The protection rules supported by WAF are described below.
WAF can defend against common web attacks, such as SQL injection, XSS, web shells, and Trojans in HTTP upload channels. Once these functions are enabled, protection takes effect immediately.
Flexible rate limiting policies can be set based on the IP addresses, cookies, or Referer field, mitigating CC attacks.
Common HTTP fields can be combined to customize protection policies, such as CSRF protection. With user-defined rules, WAF can accurately detect malicious requests and protect sensitive information in websites.
Blacklist or whitelist rules allow you to block or allow specific IP addresses or address ranges, improving defense accuracy.
Geolocation access control rules allow you to customize access control based on the source IP addresses.
Cache configuration is performed on static web pages. When a user accesses a web page, the system returns a cached page to the user and randomly checks whether the page is tampered with.
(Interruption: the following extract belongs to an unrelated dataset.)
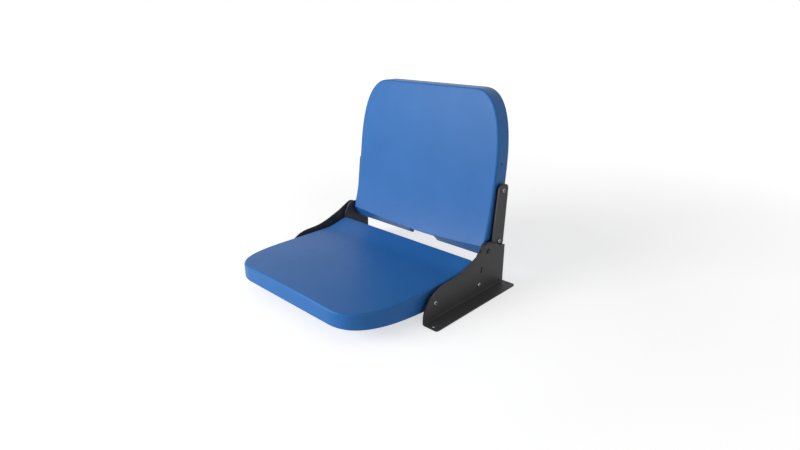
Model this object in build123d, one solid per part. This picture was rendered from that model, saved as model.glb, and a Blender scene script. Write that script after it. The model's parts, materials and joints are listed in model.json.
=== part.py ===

This function dynamically analyzes website service models and accurately identifies crawler behavior based on data risk control and bot identification systems, such as JS Challenge.
This function ignores certain attack detection rules for specific requests.
Data masking prevents such data as passwords from being displayed in event logs.
WAF prevents user's sensitive information on web pages from being disclosed, such as ID numbers, phone numbers, and email addresses.